Europe should not adopt proposals contained in the current draft of MiFID II that would hamstring third-party financial institutions trying to operate in the EU. Criticism of the European Commission’s position is included in responses to a MiFID II questionnaire issued by Markus Ferber MEP, rapporteur to the Economic and Monetary Affairs Committee (ECON) of the European Parliament.
"The proposals as they stand may seriously hinder global trade," said The British Banking Association (BBA) in its submission, while European Banking Federation (EBF) warned against making access to EU markets by third-country firms conditional on positive equivalence assessments. Such a request would, de facto, prevent non-EU firms which are willing and able to render MiFID/MiFIR-compliant services to access the EU financial market."
The questionnaire, published on 20 October, requested feedback on draft proposals for MiFID II and MIFIR, a regulation that accompanies the directive. The survey asked 31 questions on topics including the scope of the directive, market structure and transparency.
Supporting the view of the industry associations, Chris Bates, partner at global law firm Clifford Chance, characterised the draft MiFID II approach to non-EU firms as a ‘no callers welcome’ policy that would harm the EU, and the UK in particular.
"The current provisions for non-EU firms operating within the union are not really viable for an international financial centre such as London,” he told participants at an event held by the BBA yesterday. “Whereas some member states might not be aware of the full importance of open, free markets for obtaining international business, for a centre such as the UK, having open markets is absolutely vital."
The draft proposal states that all EU branches of non-EU firms must cease providing investment services within four years, unless the European Commission has determined that the company’s EU branches comply with MiFID II, its home country rules are equivalent with MiFID II, and a reciprocity arrangement is in place between the EU and the home country. Non-EU firms that satisfy these criteria will be able to provide both cross-border dealing and investment management services within the EU. Bates suggested that most third-party institutions currently operating in the EU would not meet the new criteria.
The Futures and Options Association called for an amendment to remove the requirement for reciprocity, while the London Stock Exchange (LSE) suggested that a memorandum of understanding between the European Securities and Markets Authority (ESMA) and the home authority should be sufficient for a non-EU firm to continue its investment activities inside the union, so long as the third-county firm’s home competent authority is regarded as independent.
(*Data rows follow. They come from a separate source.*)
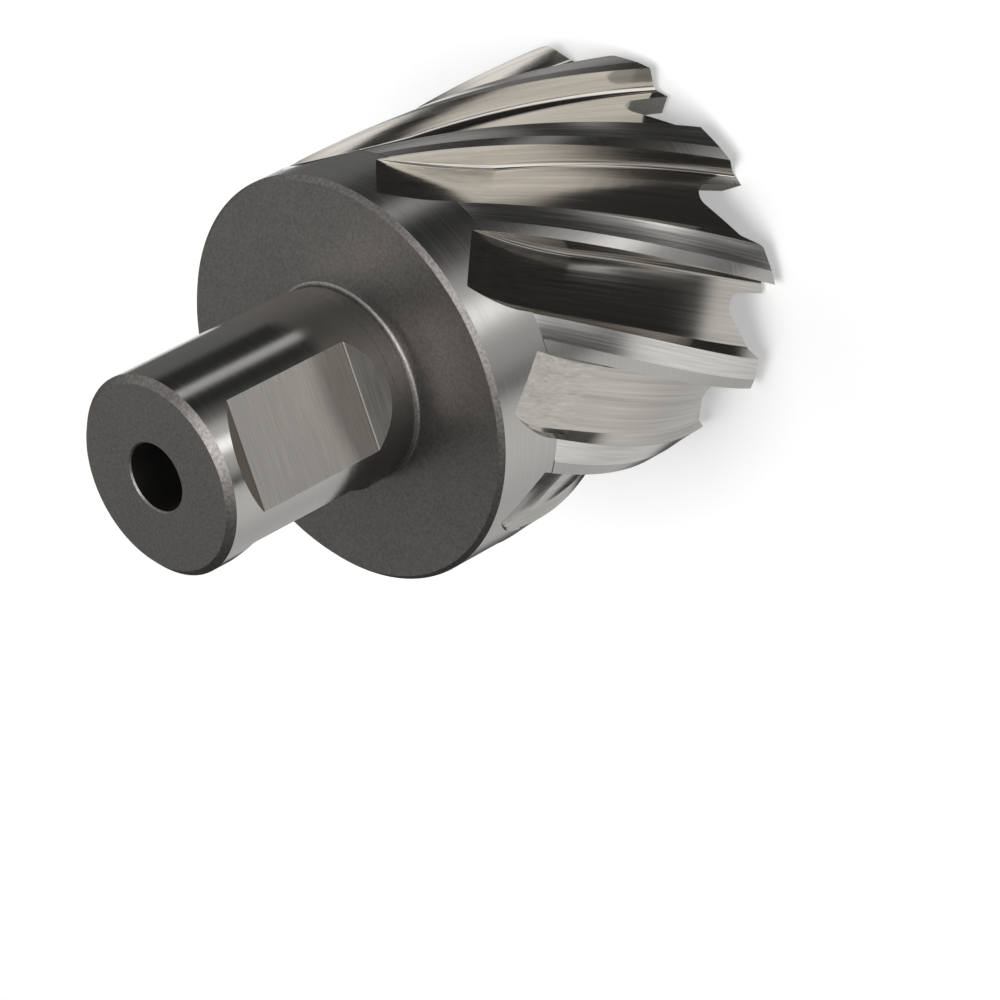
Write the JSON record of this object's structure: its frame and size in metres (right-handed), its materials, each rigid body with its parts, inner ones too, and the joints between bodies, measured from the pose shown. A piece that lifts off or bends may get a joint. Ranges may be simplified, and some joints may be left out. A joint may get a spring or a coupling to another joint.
{
  "type": "annular cutter",
  "caption": "Annular cutter for a magnetic drill: straight shank with set-screw flats, plain collar, and a hollow body with right-hand helical flutes and a crown of teeth.",
  "frame": {"origin": "on the axis, in the plane of the tooth tips on which the cutter stands", "axes": "+Z along the axis from the teeth to the shank; one set-screw flat faces -Y and the other faces -X"},
  "size_m": [0.0392, 0.0392, 0.0617],
  "materials": {
    "high_speed_steel": "ground, with bright flutes and a duller grey collar and shank end"
  },
  "bodies": {
    "root": {"annular_cutter": "high_speed_steel"}
  },
  "joints": []
}
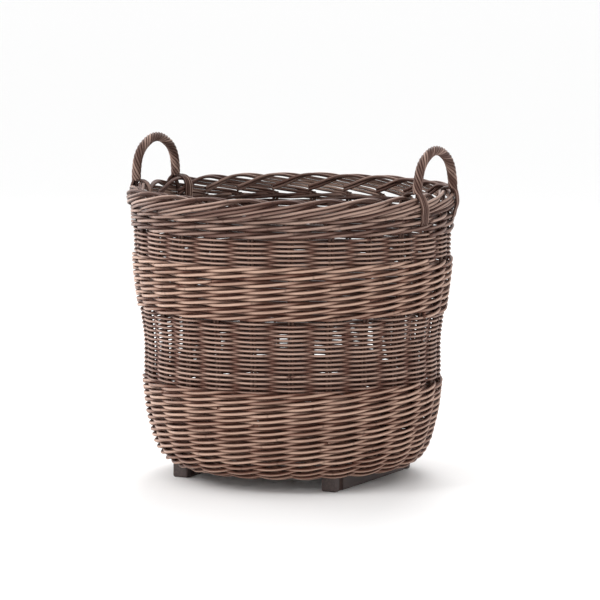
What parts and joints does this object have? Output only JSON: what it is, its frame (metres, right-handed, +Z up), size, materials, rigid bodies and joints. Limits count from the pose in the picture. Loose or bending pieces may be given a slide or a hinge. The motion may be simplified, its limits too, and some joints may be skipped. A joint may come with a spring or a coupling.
{
  "type": "wicker log basket",
  "caption": "Round wicker basket for logs, with a braided rim, twisted hoop handles and wooden runners underneath.",
  "frame": {"origin": "on the floor, under the middle of the basket", "axes": "+Z up, X through the two handles, Y along the runners"},
  "size_m": [0.5236, 0.52, 0.5296],
  "materials": {
    "runner_wood": "dark stained wood, satin, with grain along the skid",
    "thick_cane": "stained round cane, satin, tan where the stain is worn",
    "thin_cane": "stained round cane, satin, darker in the gaps",
    "stake_cane": "stained round cane, satin, darker than the wales",
    "binding_cane": "thin stained binding cane, satin",
    "handle_cane": "stained cane twisted into rope, satin",
    "bow_wood": "plain rod, hidden inside the rope"
  },
  "bodies": {
    "root": {"runner_left": "runner_wood", "runner_right": "runner_wood", "lashing_left_front": "binding_cane", "lashing_left_back": "binding_cane", "lashing_right_front": "binding_cane", "lashing_right_back": "binding_cane", "base_sticks_lengthwise": "stake_cane", "base_sticks_crosswise": "stake_cane", "base_weave": "thin_cane", "side_stakes": "stake_cane", "bottom_wale": "thick_cane", "lower_randing": "thin_cane", "middle_wale": "thick_cane", "upper_randing": "thin_cane", "top_wale": "thick_cane", "border": "stake_cane", "handle_bow_left": "bow_wood", "handle_rope_left": "handle_cane", "outside_tails_left_front": "handle_cane", "inside_tails_left_front": "handle_cane", "outside_tails_left_back": "handle_cane", "inside_tails_left_back": "handle_cane", "handle_bow_right": "bow_wood", "handle_rope_right": "handle_cane", "outside_tails_right_front": "handle_cane", "inside_tails_right_front": "handle_cane", "outside_tails_right_back": "handle_cane", "inside_tails_right_back": "handle_cane"}
  },
  "joints": []
}
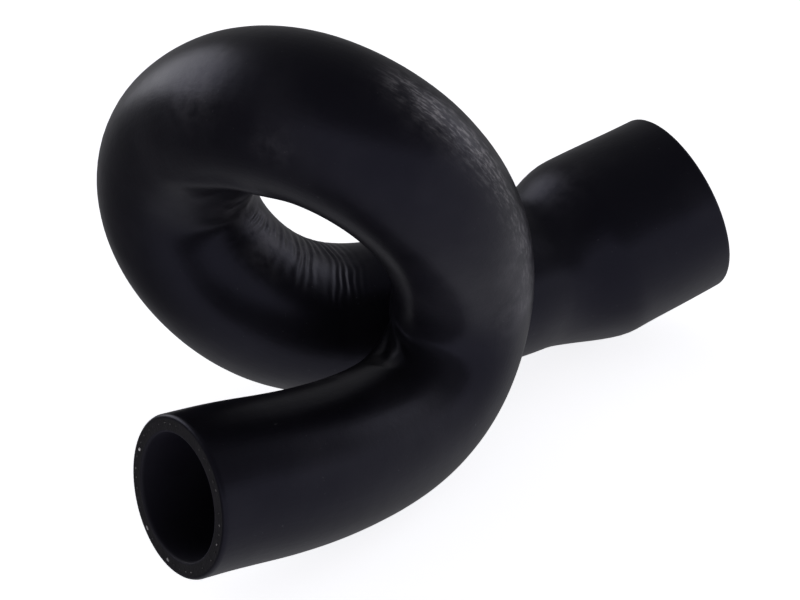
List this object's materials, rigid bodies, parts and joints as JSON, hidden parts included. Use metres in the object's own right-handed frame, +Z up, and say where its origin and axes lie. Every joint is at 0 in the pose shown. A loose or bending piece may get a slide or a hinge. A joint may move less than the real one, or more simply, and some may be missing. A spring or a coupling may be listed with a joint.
{
  "type": "coolant hose",
  "caption": "Moulded rubber coolant hose that doubles back over itself in one loop, open through its whole length, with a plain small end and a wider flared end.",
  "frame": {"origin": "middle of the hose's outline as it lies at rest, at the level of the surface it lies on", "axes": "+X along the hose's longest extent, from the small end towards the large flared end; +Z up as it lies; +Y across, the shortest extent, towards the back of the loop"},
  "size_m": [0.2326, 0.1204, 0.1297],
  "materials": {
    "hose_rubber": "satin moulded black EPDM rubber with fine moulding ripples, light dust and scuffs, and a ring of pale yarn ends on each cut end"
  },
  "bodies": {
    "root": {"hose": "hose_rubber"}
  },
  "joints": []
}
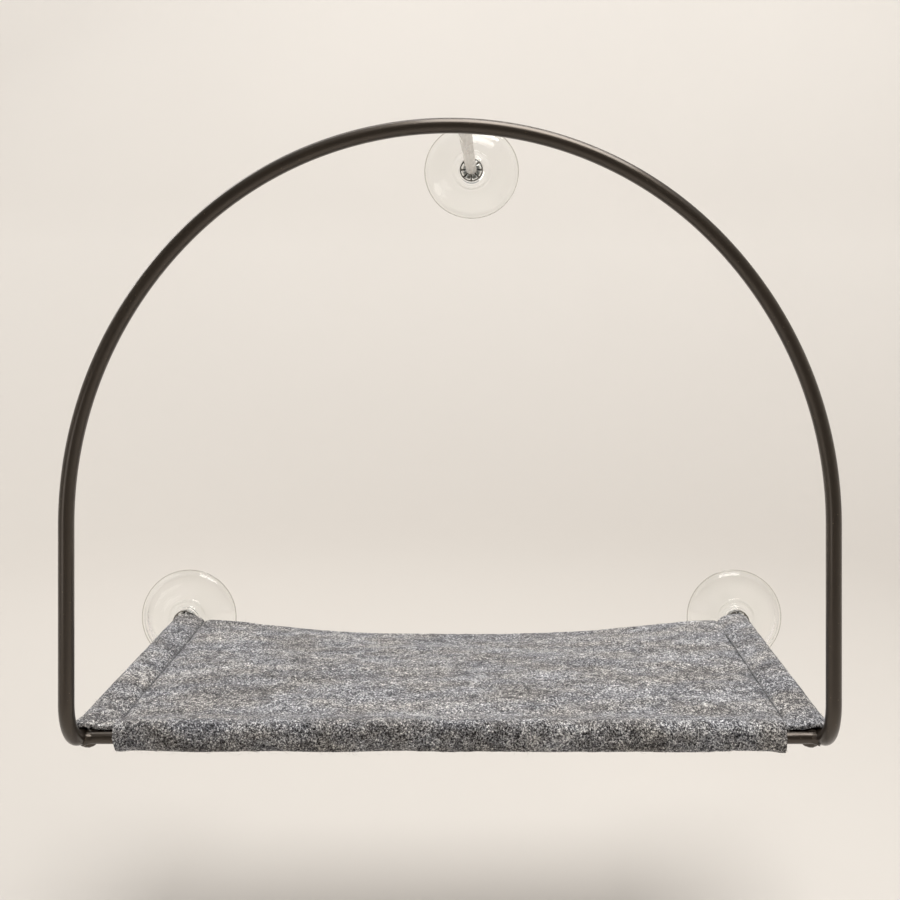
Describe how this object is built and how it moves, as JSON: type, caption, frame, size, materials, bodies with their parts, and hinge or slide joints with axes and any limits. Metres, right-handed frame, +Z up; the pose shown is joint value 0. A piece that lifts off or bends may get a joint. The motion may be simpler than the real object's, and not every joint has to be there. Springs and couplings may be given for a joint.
{
  "type": "window perch for a cat",
  "caption": "Bent wire arch with side rails, a felt sling between them and clear suction cups, held on a window pane for a cat to lie on.",
  "frame": {"origin": "on the pane that the cups hold to, midway between the axes of the two lower cups", "axes": "+Y from the room into the pane, +Z up, +X to the right as seen from the room"},
  "size_m": [0.575, 0.305, 0.4858],
  "materials": {
    "frame_steel": "dark brown-black satin powder coat",
    "felt": "needled felt, mottled mid grey",
    "thread": "grey sewing thread",
    "closing_tape": "grey hook-and-loop tape",
    "tie_plastic": "milky translucent nylon",
    "cup_pvc": "clear soft PVC",
    "nut_plastic": "clear moulded plastic",
    "stud_steel": "zinc plated"
  },
  "bodies": {
    "frame": {"frame_wire": "frame_steel", "front_bar": "frame_steel", "inner_bar": "frame_steel", "weld_beads": "frame_steel", "crown_stud": "stud_steel", "felt_sling": "felt", "left_thread": "thread", "right_thread": "thread", "loop_strip": "closing_tape", "hook_strip": "closing_tape"},
    "tie": {"tie_tube": "tie_plastic"},
    "left_suction": {"left_cup": "cup_pvc", "left_stud": "stud_steel"},
    "right_suction": {"right_cup": "cup_pvc", "right_stud": "stud_steel"},
    "top_suction": {"top_cup": "cup_pvc", "top_stud": "stud_steel"},
    "left_nut": {"left_lock_nut": "nut_plastic"},
    "right_nut": {"right_lock_nut": "nut_plastic"},
    "top_nut": {"top_lock_nut": "nut_plastic"}
  },
  "joints": [
    {"name": "tie_turn", "type": "hinge", "parent": "frame", "child": "tie", "pos_m": [0.009, -0.15, 0.40079], "axis": [0, 1, 0], "continuous": true},
    {"name": "left_cup_turn", "type": "hinge", "parent": "frame", "child": "left_suction", "pos_m": [-0.245, -0.02, 0], "axis": [0, 1, 0], "continuous": true},
    {"name": "right_cup_turn", "type": "hinge", "parent": "frame", "child": "right_suction", "pos_m": [0.245, -0.02, 0], "axis": [0, 1, 0], "continuous": true},
    {"name": "top_cup_turn", "type": "hinge", "parent": "tie", "child": "top_suction", "pos_m": [0.009, -0.02, 0.40079], "axis": [0, 1, 0], "continuous": true},
    {"name": "left_nut_turn", "type": "hinge", "parent": "left_suction", "child": "left_nut", "pos_m": [-0.245, -0.0144, 0], "axis": [0, 1, 0], "continuous": true},
    {"name": "right_nut_turn", "type": "hinge", "parent": "right_suction", "child": "right_nut", "pos_m": [0.245, -0.0144, 0], "axis": [0, 1, 0], "continuous": true},
    {"name": "top_nut_turn", "type": "hinge", "parent": "top_suction", "child": "top_nut", "pos_m": [0.009, -0.0144, 0.40079], "axis": [0, 1, 0], "continuous": true}
  ]
}
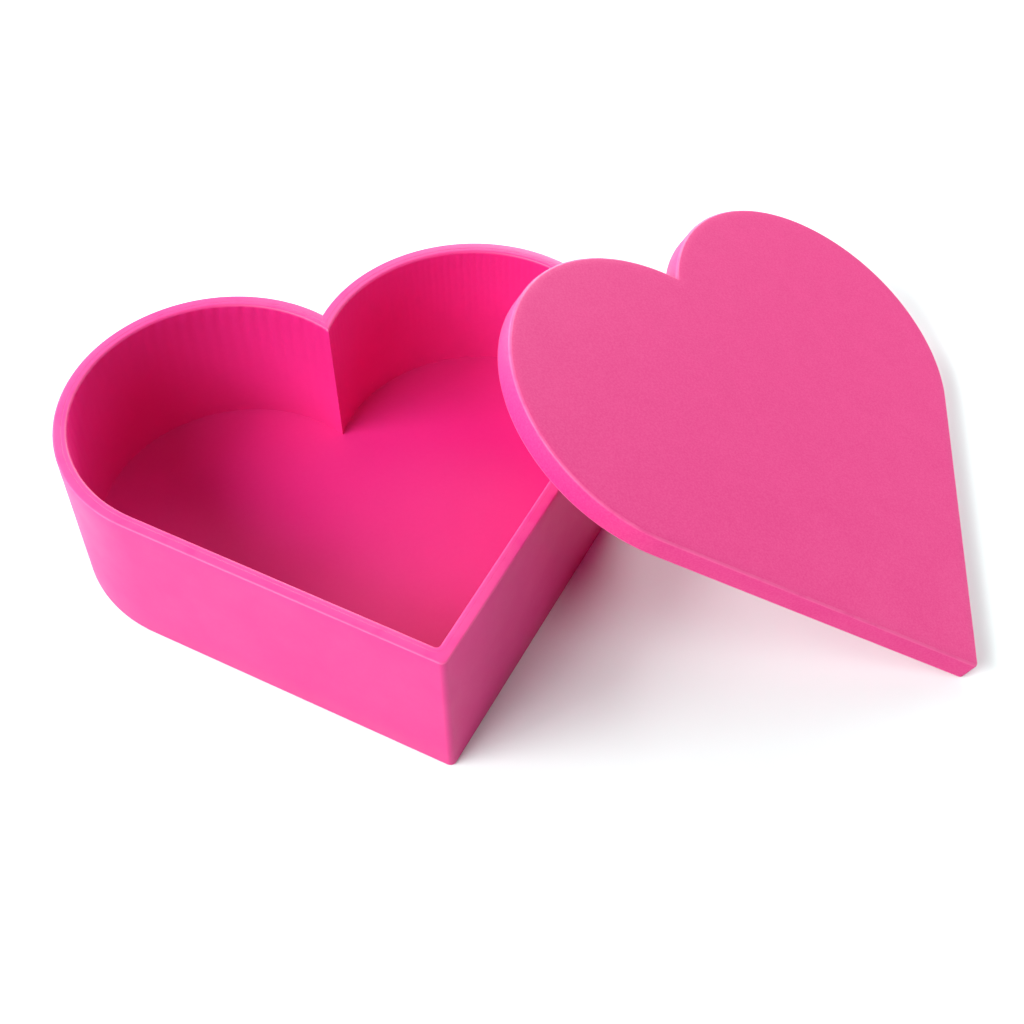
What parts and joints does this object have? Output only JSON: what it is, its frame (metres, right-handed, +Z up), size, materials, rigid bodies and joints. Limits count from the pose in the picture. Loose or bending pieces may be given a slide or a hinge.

The International Swaps and Derivatives Association (ISDA) attacked the lack of specificity in the rules, complaining that the proposal did not make sufficient distinction between retail and professional clients. ISDA requested that article 36 of MiFIR should be extended so that third countries may provide services to professional clients within the EU without setting up a branch, providing they meet the registration criteria. Others questioned the ability of non-EU countries to comply with the standards of regulation being imposed by the draft document.
"The proposed MiFID II rules are restrictive and it is difficult to see that many countries would qualify under such conditions – especially the emerging markets,” said Bates. “EU business will suffer as a result. If you want to raise money in the Middle East, for example, and bring it into Europe, you may find that it's no longer possible. This is not a satisfactory solution."
The UK currently offers numerous exemptions for cross-border businesses, effectively enabling them to operate in the country with relatively limited restrictions. However, under the MiFID II proposals, there would be little scope for national differences in the way EU states handle non-EU firms – leading to a potential clash with other EU member states such as Germany and France that operate on a more case-by-case basis.
In its response document, the LSE pleaded that rules should allow for flexibility and national differences that achieve similar outcomes. The exchange expressed concerns that regulators should not impose an excessive burden on the third-country parties, on the grounds that it might lead those countries to raise protectionist barriers against the EU. Third-country firms not offering services in the EU nor soliciting clients there, but that want access to EU trading platforms, should be exempt from MiFID, it said.
The BBA called for harmonised exemptions for eligible counterparties, governments and authorised intermediaries, third-country group members of EU authorised firms and for business that is intermediated by a MiFID-authorised firm. It also warned that since a third-country firm cannot seek authorisation for a local EU branch unless the European Commission has given an equivalence decision in respect of its home state and certain other conditions are met, large numbers of third country firms could be precluded from accessing EU markets, “even where they are adequately capitalised and willing to follow MiFID rules in their dealings with EU investors”.
Ferber and other members of ECON are now considering the responses to the MiFID II questionnaire. After the European Parliament has agreed on amendments it wishes to make to the text, the Council of the European Union will then conduct its own reading of the revised legislation. The implementation of MiFID II is expected at some point during 2014.